Regione e Comune hanno dato le autorizzazioni per ampliare una piccola struttura esistente che avrà una capacità di 200mila tonnellate all'anno. Potranno essere smaltiti anche liquidi pericolosi. «Come possiamo parlare di promozione del turismo e di Montalbano se poi la gente deve trovare tutto questo?», attacca l'ex sindaco
Scicli, impianto per rifiuti vicino al centro Unesco Anche fanghi dai petrolchimici, cittadini in allarme
A Scicli nascerà un mega impianto per il trattamento di rifiuti pericolosi con capacità annua di 200mila tonnellate. L’autorizzazione (Aia) è stata rilasciata dalla Regione Siciliana al’Acif Srl che ha richiesto di ampliare un piccolo impianto già esistente in Contrada Cuturi, a meno di due chilometri dal centro abitato della città patrimonio Unesco. La notizia ha colto di sorpresa tutti, compresi i deputati locali che hanno affermato di non essere a conoscenza dell’iter che ha portato al rilascio finale dell’autorizzazione che è datato 3 marzo del 2016.
In città è scattato l’allarme. Si tratta di un impianto che ogni giorno potrà ospitare fino a 800 tonnellate e che può trattare un lungo elenco di rifiuti: codici che vanno dai fanghi provenienti dalle raffinerie di Priolo e di Gela, a vari tipi di solventi fino a mercurio, arsenico e acidi di varia natura. «Il 99 per cento dei codici Cer (Catologo europeo dei rifiuti) autorizzati – denuncia Lino Carpino, esperto di tematiche ambientali e componente della lista Scicli Bene Comune– sono di tipo industriale, vanno cioè a garantire un servizio alle industrie, molte delle quali non operano nemmeno nella nostra provincia. Se avessero voluto fare un impianto utile per il territorio, avrebbero potuto creare un centro per la gestione dei rifiuti prodotti a Scicli, invece arriveranno materiali pericolosi prodotti chissà dove».
Il primo a sollevare politicamente la questione è stato il deputato di Forza Italia Giorgio Assenza, che ha presentato un’interrogazione urgente al presidente della Regione per chiedere il riesame e la sospensiva cautelare del decreto autorizzativo, al fine di analizzare più a fondo una pratica che è andata avanti nell’ombra. Assenza ha informato anche il presidente della commissione antimafia, Nello Musumeci, «non perchè ci siano elementi che richiedono l’intervento della stessa – ha affermato – ma perchè quando si tratta di argomenti così delicati e di autorizzazioni così importanti è giusto che ci sia una adeguata attenzione da parte degli organi istituzionali».
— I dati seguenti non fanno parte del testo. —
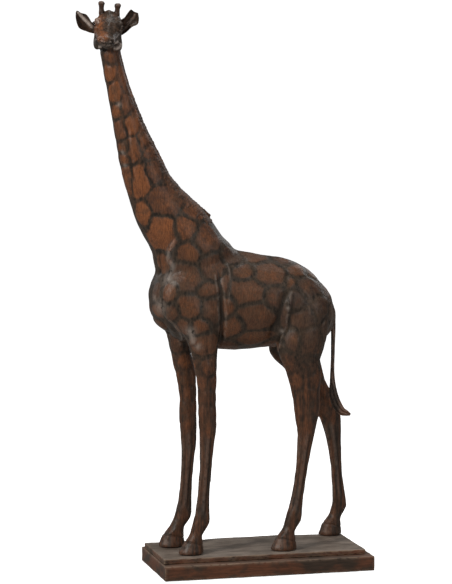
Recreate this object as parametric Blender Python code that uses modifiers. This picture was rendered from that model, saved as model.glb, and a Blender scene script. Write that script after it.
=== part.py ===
"""A carved giraffe standing on a stepped wooden plinth.

The animal faces -Y with its own left side toward +X, and +Z is up.  The origin
is the centre of the plinth's underside.  Sizes below are in millimetres and
become metres when a mesh is made.  The animal is shaped as one form, and then
sawn into the pieces that are dowelled and pegged together.
"""
import math

import bmesh
import bpy
from mathutils import Matrix, Vector

MM = 0.001
GAP = 0.3                      # clearance between neighbouring pieces

# Plinth
SLAB_LENGTH, SLAB_WIDTH, SLAB_TOP = 350.0, 172.0, 24.6
DECK_TOP = 33.25
DECK_FRONT, DECK_BACK = -173.0, 164.5
DECK_RIGHT, DECK_LEFT = -73.0, 70.0
PLINTH_EDGE = 1.2              # eased edge of both boards
SOLE = DECK_TOP + GAP          # height of the hooves' undersides
FELT_INSET, FELT_THICK = 7.0, 1.5

# Where the form is sawn into pieces
LEG_CUT = 350.0                # height of the level saw cut through all legs
NECK_TILT = math.radians(16.0)
NECK_CUT = Vector((0.0, -184.0, 640.0))
HEAD_CUT = Vector((0.0, -242.0, 834.0))

# Head: length along its own axis, and how it is turned
HEAD_BACK = Vector((-13.5, -240.5, 893.0))
HEAD_TURN, HEAD_PITCH, HEAD_ROLL = 76.0, 24.0, 9.0

# Dowels, pegs and fasteners (radius, length)
LEG_DOWEL = (5.0, 50.0)
NECK_DOWEL = (6.0, 60.0)
HEAD_DOWEL = (4.5, 40.0)
PEG_RADIUS, PEG_DEPTH = 2.4, 10.0
SOCKET_SLACK = 2.0        # spare depth at each end of a dowel's socket
SCREW_SEAT = 9.5               # height of the seat above each hoof screw's washer
WASHER_INNER, WASHER_OUTER, WASHER_THICK = 2.7, 6.0, 1.2
HOOF_SCREW_TIP, HOOF_SCREW_SHANK, HOOF_SCREW_HEAD = 62.0, 2.2, 4.4
HOOF_SCREW_HEAD_DEEP, SCREW_WELL = 3.4, 6.8
DECK_SCREW_LOW, DECK_SCREW_TIP, DECK_SCREW_SHANK, DECK_SCREW_HEAD = 2.4, 30.0, 1.9, 3.9
DECK_SCREW_SPOTS = {"front": -150.0, "rear": 105.0}
DECK_SCREW_SPREAD = 60.0
DOWEL_SIDES = 12

# One station: height, centre x, centre y, half width (x), half depth (y)
NECK = (
    (480, 0, -114, 44, 55), (520, 0, -107, 46, 69), (545, 0, -124.5, 44, 65),
    (570, 0, -139, 39, 63), (600, 0, -158, 33, 53.5), (637, 0, -182, 28, 40.5),
    (675, 0, -197, 24, 33.5), (732, 0, -216, 20, 24), (790, 0, -232, 17.5, 18.6),
    (837, 0, -242.5, 15.5, 16.4), (866, 0, -248.5, 15, 16), (888, -2, -250, 14, 15),
)
# One station: y, top, bottom, half width
BARREL = (
    (-178, 460, 428, 15), (-171, 484, 407, 33), (-155, 500, 392, 44),
    (-130, 522, 376, 51), (-90, 530, 364, 53), (-40, 523, 357.5, 55),
    (10, 513, 361, 55), (50, 506, 365, 54), (82, 490, 368, 50),
    (106, 466, 370, 42), (120, 448, 382, 31), (127, 430, 402, 14),
)
LEGS = {
    "front_left": (
        (475, 30, -112, 17, 30), (430, 35, -112, 21, 40), (395, 36, -105, 20, 31),
        (372, 36, -100, 17.5, 25), (338, 36.5, -96, 15, 19.5), (299, 37, -94, 13, 15.5),
        (262, 37.5, -93.5, 12.5, 15), (241, 37.5, -92.5, 12.5, 15), (212, 38, -94.5, 11, 13),
        (173, 38.5, -96.5, 9, 11), (125, 39, -100.5, 9, 11), (98, 39.5, -102.5, 10.5, 13),
        (83, 39.5, -105, 11, 14.5), (67, 40, -112, 10.5, 12.5), (55, 40, -116.5, 12.5, 15.5),
        (SOLE, 40, -122, 15.5, 22),
    ),
    "front_right": (
        (475, -28, -118, 16, 26), (430, -34, -124, 20, 34), (392, -36, -126, 19, 24),
        (360, -34.5, -121.5, 16, 17.5), (320, -34, -112.5, 14.5, 17.5), (281, -33, -108.5, 13, 14.5),
        (242, -32.5, -108.5, 12.5, 15), (205, -32, -107.5, 11, 13.5), (172, -31.5, -109.5, 9, 11),
        (120, -31, -113.5, 9, 11.5), (93, -30.5, -116.5, 11, 14), (80, -30, -120, 11, 14.5),
        (68, -30, -127.5, 10.5, 14.5), (54, -30, -134, 13, 18.5), (SOLE, -30, -138, 15.5, 23),
    ),
    "hind_left": (
        (472, 20, 66, 12, 24), (440, 31, 73, 22, 39), (400, 35, 69, 24, 40.5),
        (363, 38, 62.5, 22, 40.5), (343, 38.5, 62, 20, 33.5), (324, 38.5, 67, 18, 30),
        (284, 39, 71.5, 15, 24), (262, 39.5, 73, 13.5, 22), (245, 40, 72.5, 12.5, 19),
        (222, 40, 71, 11, 15), (186, 40.5, 66.5, 9.5, 12), (147, 41, 61, 9, 10.5),
        (110, 41.5, 54.5, 9.5, 11.5), (90, 42, 50.5, 11, 14), (78, 42, 47.5, 11, 14),
        (67, 42.5, 41.5, 10.5, 13.5), (55, 43, 36.5, 13, 17), (SOLE, 43, 32.5, 15.5, 22.5),
    ),
    "hind_right": (
        (472, -20, 66, 12, 24), (440, -31, 72, 21, 42), (400, -34, 72, 23, 44),
        (363, -37, 73, 21, 46), (343, -39, 76, 19, 43), (325, -40, 86, 17, 35),
        (302, -42, 100, 15, 27.5), (281, -44, 114, 13.5, 24.5), (262, -46, 126, 13, 24),
        (245, -48, 134, 12.5, 21.5), (230, -49, 140, 11.5, 18.5), (209, -50, 144, 10.5, 15.5),
        (185, -52, 147.5, 9.5, 12.5), (148, -54, 151.5, 9, 10), (108, -56, 156, 9.5, 11.5),
        (84, -58, 158, 11, 13), (66, -58.5, 150.5, 10.5, 13.5), (54, -58.5, 145, 13, 17),
        (SOLE, -59, 142, 15, 20),
    ),
}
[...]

La notizia ha allarmato i cittadini, nel giro di una settimana si sono tenute decine di riunioni pubbliche per discutere della questione. Sotto accusa sono finiti i commissari prefettizi che dopo lo scioglimento guidano il Comune di Scicli. Il parere al progetto dell’Acif nel luglio 2015 porta la loro firma, arrivato esattamente dopo un anno che la precedente giunta comunale aveva dato parere negativo. L’altro aspetto discusso è il fatto che nel gennaio del 2015 il consiglio comunale aveva cercato di tutelare quell’area predisponendo il cambio di destinazione urbanistica in zona agricola, per tutelare un territorio dove già sorgono due discariche dismesse, bonificate solo parzialmente e su cui, nonostante tutto, pascolano anche le greggi.
I tecnici della ditta Acif abbiano cercato di rassicurare sulla qualità dell’impianto, definito «all’avanguardia», ma al momento con scarsi risultati. «Per quanto possa essere innovativo – ha affermato Bartolomeo Falla, ex sindaco di Scicli per due legislature – la puzza arriverà sempre, come possiamo parlare di promozione del turismo e di Montalbano se poi la gente deve trovare tutto questo?». Altro aspetto contestato è quello relativo al traffico dei tir. Secondo la ditta, con l’impianto a pieno regime arriveranno venti camion al giorno con una portata di 40 tonnellate. Un altro dato che preoccupa i cittadini, trattandosi di stradine di campagna, su cui dovrebbero transitare mezzi pesanti contenenti in alcuni casi liquidi pericolosi.
Diverse associazioni si sono riunite per presentare un ricorso al Tar, basato su possibili vizi di forma nel percorso che ha portato alle autorizzazioni: dalla mancanza della Soprintendenza alla conferenza di servizi, al riferimento al piano regionale dei rifiuti, scaduto nel 2014. La battaglia è ancora aperta.